Entries with model source code:
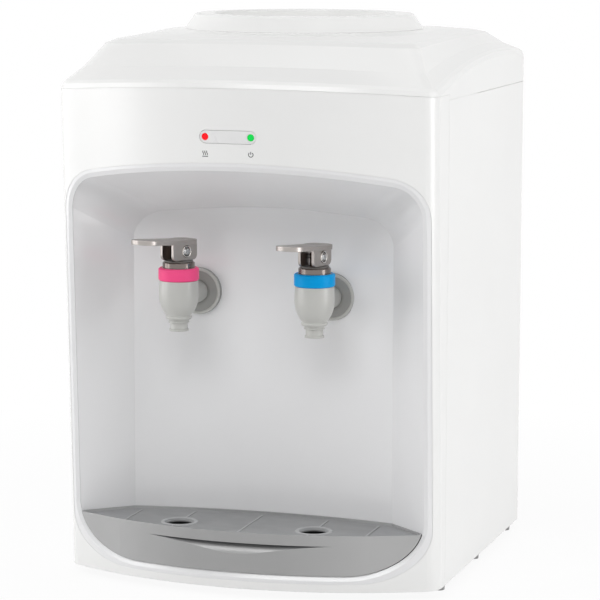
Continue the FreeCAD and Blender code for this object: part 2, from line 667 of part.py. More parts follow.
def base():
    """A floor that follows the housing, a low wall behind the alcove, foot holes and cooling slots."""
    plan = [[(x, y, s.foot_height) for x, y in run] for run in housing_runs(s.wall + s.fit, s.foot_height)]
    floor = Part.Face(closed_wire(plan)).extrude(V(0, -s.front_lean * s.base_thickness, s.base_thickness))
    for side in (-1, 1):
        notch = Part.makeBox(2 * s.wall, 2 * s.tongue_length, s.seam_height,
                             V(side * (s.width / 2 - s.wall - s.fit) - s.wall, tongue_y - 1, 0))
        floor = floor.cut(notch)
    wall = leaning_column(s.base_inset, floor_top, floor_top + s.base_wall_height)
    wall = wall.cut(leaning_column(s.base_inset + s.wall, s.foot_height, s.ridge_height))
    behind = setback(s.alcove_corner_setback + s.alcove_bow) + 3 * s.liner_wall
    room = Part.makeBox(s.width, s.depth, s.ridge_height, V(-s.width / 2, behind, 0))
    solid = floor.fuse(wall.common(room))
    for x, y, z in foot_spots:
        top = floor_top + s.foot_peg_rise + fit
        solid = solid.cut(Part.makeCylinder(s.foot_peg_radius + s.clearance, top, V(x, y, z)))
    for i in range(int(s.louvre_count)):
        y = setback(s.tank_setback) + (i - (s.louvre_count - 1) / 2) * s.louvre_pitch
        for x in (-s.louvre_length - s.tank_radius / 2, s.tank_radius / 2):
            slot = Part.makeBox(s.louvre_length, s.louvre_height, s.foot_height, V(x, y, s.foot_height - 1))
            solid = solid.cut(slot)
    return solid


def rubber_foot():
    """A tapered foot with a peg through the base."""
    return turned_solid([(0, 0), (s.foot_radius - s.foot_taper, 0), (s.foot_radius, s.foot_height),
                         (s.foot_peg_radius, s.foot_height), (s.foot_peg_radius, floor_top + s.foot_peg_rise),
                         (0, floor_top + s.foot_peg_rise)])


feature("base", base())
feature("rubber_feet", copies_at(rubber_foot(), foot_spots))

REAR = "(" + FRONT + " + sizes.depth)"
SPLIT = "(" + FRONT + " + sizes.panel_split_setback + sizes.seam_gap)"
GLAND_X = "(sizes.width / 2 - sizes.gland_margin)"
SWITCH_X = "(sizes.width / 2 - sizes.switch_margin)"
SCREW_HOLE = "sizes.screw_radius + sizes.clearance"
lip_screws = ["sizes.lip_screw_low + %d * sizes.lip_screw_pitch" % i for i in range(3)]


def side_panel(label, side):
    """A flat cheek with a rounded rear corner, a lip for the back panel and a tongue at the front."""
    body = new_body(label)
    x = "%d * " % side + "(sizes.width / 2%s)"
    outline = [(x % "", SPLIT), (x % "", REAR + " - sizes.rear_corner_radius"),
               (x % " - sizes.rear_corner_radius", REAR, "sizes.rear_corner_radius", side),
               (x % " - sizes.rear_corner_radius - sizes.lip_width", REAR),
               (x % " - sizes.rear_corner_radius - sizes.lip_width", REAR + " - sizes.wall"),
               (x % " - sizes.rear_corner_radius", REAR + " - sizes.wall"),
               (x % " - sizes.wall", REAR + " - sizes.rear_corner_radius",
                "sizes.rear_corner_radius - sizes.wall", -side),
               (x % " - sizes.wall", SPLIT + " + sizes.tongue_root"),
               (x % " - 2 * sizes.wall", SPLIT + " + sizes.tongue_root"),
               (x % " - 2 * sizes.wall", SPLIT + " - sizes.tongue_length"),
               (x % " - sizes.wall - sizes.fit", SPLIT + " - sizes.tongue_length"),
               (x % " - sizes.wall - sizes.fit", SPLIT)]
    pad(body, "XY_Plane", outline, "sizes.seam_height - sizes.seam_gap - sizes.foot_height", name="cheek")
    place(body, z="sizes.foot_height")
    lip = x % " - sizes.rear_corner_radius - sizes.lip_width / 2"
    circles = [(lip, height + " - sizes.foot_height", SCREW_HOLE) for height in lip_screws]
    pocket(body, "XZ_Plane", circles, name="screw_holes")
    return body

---

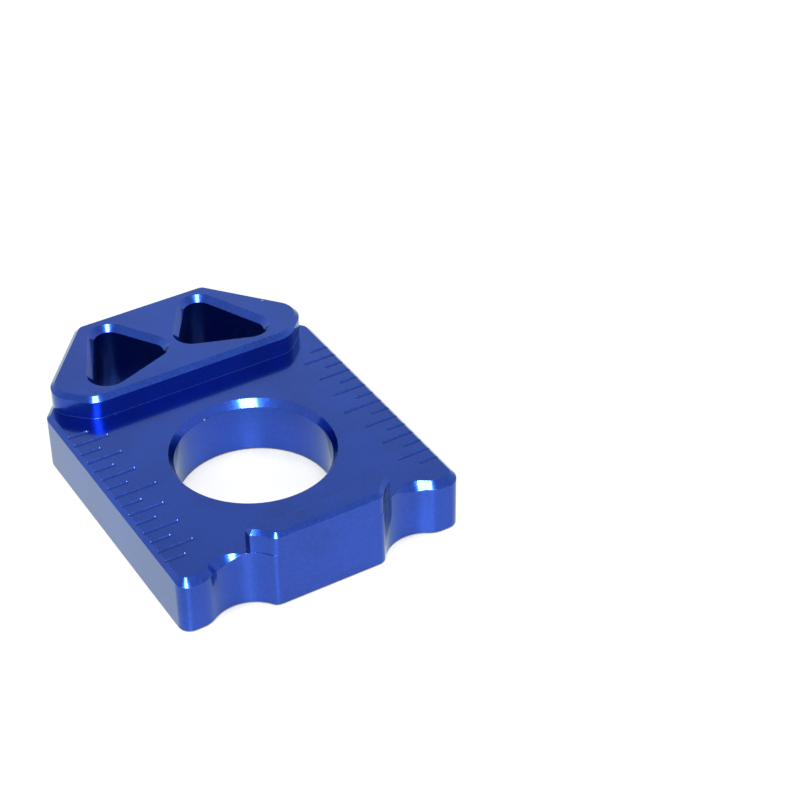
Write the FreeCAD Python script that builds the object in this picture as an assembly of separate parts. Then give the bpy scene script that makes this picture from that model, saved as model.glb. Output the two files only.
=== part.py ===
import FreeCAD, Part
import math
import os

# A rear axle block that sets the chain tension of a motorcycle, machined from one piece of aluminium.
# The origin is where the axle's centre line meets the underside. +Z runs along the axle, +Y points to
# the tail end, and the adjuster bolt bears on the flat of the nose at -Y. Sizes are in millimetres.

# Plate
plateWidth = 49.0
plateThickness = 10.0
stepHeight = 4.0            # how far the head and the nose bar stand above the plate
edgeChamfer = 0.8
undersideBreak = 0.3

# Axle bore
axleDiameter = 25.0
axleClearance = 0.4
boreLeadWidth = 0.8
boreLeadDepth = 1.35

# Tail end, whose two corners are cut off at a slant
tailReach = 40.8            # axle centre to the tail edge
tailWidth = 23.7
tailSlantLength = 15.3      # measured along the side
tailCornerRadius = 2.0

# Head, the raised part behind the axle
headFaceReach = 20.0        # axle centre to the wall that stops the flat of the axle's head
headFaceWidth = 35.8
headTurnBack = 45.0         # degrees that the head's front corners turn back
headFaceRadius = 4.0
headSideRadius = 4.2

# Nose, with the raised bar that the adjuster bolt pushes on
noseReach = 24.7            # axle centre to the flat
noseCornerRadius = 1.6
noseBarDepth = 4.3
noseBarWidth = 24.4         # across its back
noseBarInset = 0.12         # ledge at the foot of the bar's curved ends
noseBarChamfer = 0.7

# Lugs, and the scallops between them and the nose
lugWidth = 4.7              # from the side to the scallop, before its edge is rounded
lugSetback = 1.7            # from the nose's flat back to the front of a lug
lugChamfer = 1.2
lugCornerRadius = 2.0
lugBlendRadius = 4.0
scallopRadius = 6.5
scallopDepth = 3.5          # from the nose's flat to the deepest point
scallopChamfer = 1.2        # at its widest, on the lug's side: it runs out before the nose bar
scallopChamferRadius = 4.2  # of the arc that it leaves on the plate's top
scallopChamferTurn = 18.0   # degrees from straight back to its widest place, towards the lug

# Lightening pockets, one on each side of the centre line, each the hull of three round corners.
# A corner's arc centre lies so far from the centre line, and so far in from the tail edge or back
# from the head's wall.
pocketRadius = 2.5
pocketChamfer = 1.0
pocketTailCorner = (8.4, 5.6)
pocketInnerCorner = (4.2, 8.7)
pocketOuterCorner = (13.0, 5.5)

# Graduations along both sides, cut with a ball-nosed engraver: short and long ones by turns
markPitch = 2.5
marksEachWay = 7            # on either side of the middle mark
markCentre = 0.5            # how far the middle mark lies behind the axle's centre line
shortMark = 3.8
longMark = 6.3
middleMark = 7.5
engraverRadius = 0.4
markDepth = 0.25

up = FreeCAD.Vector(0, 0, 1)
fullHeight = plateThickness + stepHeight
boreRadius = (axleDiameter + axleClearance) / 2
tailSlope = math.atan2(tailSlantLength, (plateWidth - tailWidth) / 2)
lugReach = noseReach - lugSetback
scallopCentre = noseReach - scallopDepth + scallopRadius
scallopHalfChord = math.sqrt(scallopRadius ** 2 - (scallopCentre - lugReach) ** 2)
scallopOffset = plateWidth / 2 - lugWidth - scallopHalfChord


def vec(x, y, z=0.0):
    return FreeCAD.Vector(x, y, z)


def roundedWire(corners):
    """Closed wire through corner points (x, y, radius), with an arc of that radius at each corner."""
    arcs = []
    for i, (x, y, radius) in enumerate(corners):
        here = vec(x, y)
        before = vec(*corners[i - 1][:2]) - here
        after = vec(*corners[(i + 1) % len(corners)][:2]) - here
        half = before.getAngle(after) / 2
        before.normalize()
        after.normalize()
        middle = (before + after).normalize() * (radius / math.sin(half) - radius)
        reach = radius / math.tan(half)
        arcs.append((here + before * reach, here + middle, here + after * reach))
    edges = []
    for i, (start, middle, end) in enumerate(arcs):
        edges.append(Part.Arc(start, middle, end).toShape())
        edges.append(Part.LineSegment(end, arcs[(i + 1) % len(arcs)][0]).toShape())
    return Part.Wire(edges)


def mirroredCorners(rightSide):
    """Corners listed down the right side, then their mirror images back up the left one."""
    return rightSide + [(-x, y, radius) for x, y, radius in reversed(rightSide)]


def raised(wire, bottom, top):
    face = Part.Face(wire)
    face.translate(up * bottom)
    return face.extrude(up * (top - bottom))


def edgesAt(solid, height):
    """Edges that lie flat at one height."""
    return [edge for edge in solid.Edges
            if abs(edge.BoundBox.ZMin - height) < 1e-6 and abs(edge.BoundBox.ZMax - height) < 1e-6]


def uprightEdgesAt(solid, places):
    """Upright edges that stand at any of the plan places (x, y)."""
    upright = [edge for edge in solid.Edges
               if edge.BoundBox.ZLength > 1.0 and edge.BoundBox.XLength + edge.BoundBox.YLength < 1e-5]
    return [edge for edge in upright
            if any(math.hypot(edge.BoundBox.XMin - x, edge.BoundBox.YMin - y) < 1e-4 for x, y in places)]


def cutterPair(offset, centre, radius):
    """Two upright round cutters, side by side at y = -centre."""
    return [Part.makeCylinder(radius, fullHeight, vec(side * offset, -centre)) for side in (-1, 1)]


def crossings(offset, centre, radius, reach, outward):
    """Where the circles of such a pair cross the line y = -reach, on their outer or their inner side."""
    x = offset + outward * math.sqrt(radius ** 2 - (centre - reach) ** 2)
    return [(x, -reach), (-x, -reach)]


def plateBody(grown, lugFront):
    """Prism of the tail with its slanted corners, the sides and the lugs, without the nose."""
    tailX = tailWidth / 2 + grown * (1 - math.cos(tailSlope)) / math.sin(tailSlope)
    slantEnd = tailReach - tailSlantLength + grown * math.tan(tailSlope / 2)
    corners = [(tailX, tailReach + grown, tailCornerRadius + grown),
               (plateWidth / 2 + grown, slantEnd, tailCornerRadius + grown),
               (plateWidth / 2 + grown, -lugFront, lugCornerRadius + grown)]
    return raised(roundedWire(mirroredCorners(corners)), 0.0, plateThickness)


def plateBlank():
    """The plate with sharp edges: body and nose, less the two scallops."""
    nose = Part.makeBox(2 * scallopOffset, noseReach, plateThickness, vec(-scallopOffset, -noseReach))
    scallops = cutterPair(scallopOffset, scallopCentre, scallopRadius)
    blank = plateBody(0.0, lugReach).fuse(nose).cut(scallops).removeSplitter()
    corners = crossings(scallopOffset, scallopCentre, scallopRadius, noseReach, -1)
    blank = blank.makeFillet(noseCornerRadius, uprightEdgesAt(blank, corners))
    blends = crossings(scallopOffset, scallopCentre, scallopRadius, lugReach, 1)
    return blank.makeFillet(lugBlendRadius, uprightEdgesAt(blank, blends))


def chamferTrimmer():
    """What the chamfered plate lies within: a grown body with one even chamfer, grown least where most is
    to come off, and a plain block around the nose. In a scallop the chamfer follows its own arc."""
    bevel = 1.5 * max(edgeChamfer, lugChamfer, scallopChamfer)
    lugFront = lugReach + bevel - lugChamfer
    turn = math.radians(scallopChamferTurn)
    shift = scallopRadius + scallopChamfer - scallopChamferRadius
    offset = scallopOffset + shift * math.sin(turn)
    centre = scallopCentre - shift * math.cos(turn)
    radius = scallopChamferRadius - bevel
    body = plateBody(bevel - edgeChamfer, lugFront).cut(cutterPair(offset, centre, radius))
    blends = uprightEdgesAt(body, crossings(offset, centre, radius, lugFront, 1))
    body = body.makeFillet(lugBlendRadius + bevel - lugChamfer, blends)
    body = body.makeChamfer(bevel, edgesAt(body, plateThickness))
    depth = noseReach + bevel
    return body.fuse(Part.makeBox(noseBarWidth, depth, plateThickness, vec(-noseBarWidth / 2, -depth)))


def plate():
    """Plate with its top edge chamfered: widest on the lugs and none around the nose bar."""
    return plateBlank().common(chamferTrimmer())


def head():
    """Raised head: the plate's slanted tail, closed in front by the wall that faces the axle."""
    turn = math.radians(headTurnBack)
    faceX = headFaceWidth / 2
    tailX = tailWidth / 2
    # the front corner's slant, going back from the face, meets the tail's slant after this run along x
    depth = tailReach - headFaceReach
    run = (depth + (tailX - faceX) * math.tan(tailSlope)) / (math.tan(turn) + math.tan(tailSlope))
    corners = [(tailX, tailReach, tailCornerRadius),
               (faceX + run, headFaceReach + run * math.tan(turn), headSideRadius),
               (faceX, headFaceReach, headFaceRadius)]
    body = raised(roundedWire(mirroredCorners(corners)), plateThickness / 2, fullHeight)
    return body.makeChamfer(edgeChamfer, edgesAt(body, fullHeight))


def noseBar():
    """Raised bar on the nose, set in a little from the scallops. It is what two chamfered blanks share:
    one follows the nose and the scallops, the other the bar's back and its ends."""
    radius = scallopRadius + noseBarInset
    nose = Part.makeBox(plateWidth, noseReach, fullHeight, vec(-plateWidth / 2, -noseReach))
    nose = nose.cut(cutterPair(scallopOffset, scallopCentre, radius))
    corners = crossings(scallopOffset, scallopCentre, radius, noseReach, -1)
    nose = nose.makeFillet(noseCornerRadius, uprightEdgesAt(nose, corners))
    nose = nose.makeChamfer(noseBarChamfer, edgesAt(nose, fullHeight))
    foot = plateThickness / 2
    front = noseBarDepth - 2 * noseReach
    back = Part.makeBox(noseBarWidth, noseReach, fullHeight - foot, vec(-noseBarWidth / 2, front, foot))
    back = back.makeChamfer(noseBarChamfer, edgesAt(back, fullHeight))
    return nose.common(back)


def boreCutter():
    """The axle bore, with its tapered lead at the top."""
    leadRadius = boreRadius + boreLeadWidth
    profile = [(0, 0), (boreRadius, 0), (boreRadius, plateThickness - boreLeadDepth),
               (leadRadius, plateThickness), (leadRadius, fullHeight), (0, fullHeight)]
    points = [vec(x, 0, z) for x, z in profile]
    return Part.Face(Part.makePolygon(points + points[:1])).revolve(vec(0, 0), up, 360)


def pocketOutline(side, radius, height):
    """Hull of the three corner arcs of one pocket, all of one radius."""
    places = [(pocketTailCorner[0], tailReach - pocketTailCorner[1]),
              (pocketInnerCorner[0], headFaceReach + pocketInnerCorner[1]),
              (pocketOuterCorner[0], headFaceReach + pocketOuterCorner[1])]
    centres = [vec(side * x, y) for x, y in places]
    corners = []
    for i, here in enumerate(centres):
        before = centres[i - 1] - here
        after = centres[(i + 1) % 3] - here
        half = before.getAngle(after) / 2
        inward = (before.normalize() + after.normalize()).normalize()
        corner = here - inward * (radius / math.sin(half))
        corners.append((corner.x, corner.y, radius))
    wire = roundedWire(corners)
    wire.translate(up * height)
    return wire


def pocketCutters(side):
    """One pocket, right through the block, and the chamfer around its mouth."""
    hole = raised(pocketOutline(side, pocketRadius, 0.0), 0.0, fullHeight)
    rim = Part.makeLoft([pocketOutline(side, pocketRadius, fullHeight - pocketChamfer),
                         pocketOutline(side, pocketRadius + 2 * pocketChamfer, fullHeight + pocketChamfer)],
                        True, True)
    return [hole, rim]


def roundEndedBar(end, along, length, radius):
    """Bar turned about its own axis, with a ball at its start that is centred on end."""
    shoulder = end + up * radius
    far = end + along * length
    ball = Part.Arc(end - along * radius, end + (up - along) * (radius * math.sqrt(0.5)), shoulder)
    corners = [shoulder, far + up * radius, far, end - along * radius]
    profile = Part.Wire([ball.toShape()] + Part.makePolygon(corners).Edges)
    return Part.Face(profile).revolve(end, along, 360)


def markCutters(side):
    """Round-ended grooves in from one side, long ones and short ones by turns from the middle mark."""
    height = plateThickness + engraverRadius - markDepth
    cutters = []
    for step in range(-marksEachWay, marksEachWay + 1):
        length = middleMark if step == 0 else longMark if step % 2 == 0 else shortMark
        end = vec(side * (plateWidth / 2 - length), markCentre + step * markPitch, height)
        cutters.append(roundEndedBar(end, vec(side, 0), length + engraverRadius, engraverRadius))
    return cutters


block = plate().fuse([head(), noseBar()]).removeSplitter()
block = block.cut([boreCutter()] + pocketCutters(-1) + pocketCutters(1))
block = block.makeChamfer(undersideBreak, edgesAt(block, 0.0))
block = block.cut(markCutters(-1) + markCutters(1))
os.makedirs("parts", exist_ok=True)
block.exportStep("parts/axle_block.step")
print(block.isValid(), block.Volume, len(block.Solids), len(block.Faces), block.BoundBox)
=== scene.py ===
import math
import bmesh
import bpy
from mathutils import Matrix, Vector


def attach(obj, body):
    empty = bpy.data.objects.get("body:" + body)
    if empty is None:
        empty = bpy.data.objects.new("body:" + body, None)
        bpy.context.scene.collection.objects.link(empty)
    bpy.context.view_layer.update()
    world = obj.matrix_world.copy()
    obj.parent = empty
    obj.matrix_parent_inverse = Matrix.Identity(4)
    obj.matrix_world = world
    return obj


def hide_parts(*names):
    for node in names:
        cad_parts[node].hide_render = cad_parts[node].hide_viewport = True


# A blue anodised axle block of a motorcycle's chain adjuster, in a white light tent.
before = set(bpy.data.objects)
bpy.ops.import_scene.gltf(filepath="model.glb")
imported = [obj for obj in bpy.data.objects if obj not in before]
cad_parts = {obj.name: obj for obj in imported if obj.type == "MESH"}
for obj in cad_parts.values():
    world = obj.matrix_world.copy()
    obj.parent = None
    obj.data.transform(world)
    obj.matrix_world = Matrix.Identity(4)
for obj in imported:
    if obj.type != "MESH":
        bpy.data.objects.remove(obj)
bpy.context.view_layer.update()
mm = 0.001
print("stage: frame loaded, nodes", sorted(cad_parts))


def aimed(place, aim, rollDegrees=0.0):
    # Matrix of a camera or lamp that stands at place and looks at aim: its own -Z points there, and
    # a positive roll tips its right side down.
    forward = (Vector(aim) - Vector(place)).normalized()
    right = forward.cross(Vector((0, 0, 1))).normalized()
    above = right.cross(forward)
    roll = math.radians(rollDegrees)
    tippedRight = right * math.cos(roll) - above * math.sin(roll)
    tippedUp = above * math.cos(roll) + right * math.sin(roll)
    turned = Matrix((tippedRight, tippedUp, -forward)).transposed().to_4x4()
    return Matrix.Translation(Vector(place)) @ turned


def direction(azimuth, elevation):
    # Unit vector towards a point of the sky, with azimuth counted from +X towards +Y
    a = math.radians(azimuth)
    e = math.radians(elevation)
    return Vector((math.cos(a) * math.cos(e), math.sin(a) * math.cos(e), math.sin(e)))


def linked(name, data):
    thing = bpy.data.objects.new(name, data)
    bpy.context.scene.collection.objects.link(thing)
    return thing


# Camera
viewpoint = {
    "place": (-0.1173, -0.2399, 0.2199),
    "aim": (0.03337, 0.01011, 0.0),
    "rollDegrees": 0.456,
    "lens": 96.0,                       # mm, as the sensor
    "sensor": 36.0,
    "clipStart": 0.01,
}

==

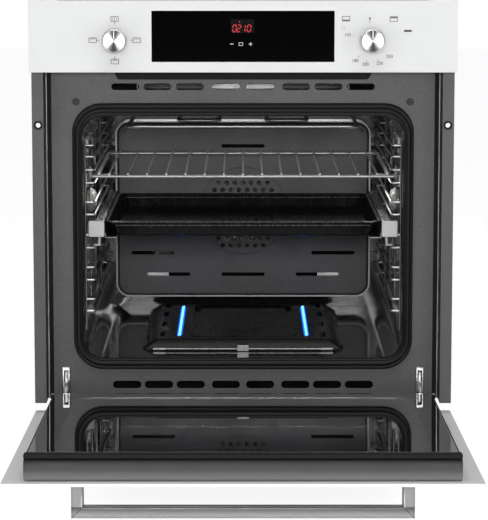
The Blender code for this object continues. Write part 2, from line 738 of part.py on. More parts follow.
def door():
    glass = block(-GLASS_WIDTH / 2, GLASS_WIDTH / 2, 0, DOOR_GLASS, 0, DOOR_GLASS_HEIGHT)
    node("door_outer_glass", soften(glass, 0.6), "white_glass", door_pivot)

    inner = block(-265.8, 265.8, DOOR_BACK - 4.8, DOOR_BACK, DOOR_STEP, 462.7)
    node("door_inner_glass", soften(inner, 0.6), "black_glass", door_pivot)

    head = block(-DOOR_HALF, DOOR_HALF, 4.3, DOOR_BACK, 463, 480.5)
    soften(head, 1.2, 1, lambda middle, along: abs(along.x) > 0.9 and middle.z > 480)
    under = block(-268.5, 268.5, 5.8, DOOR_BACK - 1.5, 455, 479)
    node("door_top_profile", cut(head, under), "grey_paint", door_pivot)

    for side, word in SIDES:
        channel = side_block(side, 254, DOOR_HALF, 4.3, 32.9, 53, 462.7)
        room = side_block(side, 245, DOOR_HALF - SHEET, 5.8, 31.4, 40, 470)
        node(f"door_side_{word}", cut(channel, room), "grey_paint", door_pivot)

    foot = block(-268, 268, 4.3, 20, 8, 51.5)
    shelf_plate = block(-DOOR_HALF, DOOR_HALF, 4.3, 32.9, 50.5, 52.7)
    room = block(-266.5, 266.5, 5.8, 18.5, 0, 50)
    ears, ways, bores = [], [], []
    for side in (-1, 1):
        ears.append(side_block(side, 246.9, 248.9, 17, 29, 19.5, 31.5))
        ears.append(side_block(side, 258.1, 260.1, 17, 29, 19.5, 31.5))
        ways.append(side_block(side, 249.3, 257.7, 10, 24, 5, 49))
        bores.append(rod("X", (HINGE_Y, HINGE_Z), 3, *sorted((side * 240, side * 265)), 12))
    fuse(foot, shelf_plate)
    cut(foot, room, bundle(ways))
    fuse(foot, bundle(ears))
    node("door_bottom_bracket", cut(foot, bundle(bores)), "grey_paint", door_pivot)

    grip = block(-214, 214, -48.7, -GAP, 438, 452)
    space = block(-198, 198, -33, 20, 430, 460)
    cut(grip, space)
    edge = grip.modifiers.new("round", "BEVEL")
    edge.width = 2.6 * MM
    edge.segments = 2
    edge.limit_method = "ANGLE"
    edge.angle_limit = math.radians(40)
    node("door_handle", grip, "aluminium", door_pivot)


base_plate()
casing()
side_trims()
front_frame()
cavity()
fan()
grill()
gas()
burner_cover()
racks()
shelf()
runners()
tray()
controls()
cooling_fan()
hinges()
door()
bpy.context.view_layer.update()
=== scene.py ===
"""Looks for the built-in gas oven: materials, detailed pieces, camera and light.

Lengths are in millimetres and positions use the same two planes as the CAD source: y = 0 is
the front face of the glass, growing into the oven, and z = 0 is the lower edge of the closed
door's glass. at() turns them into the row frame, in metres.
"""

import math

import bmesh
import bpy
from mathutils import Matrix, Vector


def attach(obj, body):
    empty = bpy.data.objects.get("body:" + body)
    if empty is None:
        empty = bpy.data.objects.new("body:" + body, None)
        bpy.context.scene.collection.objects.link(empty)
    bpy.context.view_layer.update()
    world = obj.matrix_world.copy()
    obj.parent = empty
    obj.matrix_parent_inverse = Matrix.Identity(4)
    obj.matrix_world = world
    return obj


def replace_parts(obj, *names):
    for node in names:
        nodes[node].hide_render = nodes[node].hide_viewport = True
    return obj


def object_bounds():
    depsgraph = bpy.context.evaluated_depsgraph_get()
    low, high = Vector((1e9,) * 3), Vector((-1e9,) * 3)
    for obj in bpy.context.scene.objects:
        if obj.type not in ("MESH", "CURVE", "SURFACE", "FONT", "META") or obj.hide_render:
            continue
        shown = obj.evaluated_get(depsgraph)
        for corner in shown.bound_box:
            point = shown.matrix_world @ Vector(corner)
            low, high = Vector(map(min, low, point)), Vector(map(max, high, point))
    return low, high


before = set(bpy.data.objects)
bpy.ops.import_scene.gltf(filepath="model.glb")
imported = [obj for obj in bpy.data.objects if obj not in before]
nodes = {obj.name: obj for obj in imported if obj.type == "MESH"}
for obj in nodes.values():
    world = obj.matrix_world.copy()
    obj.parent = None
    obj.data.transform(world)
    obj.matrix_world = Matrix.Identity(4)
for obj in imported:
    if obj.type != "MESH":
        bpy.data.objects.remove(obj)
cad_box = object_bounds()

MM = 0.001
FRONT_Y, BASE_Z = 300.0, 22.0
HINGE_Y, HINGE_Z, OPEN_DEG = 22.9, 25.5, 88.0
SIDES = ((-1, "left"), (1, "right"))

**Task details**
Reproduce, exactly as written, the stretch of lines whose first line is the one with "Write the FreeCAD" and whose last line is the one with "noseBarChamfer = 0.7".

**Solution below**
Write the FreeCAD Python script that builds the object in this picture as an assembly of separate parts. Then give the bpy scene script that makes this picture from that model, saved as model.glb. Output the two files only.
=== part.py ===
import FreeCAD, Part
import math
import os

# A rear axle block that sets the chain tension of a motorcycle, machined from one piece of aluminium.
# The origin is where the axle's centre line meets the underside. +Z runs along the axle, +Y points to
# the tail end, and the adjuster bolt bears on the flat of the nose at -Y. Sizes are in millimetres.

# Plate
plateWidth = 49.0
plateThickness = 10.0
stepHeight = 4.0            # how far the head and the nose bar stand above the plate
edgeChamfer = 0.8
undersideBreak = 0.3

# Axle bore
axleDiameter = 25.0
axleClearance = 0.4
boreLeadWidth = 0.8
boreLeadDepth = 1.35

# Tail end, whose two corners are cut off at a slant
tailReach = 40.8            # axle centre to the tail edge
tailWidth = 23.7
tailSlantLength = 15.3      # measured along the side
tailCornerRadius = 2.0

# Head, the raised part behind the axle
headFaceReach = 20.0        # axle centre to the wall that stops the flat of the axle's head
headFaceWidth = 35.8
headTurnBack = 45.0         # degrees that the head's front corners turn back
headFaceRadius = 4.0
headSideRadius = 4.2

# Nose, with the raised bar that the adjuster bolt pushes on
noseReach = 24.7            # axle centre to the flat
noseCornerRadius = 1.6
noseBarDepth = 4.3
noseBarWidth = 24.4         # across its back
noseBarInset = 0.12         # ledge at the foot of the bar's curved ends
noseBarChamfer = 0.7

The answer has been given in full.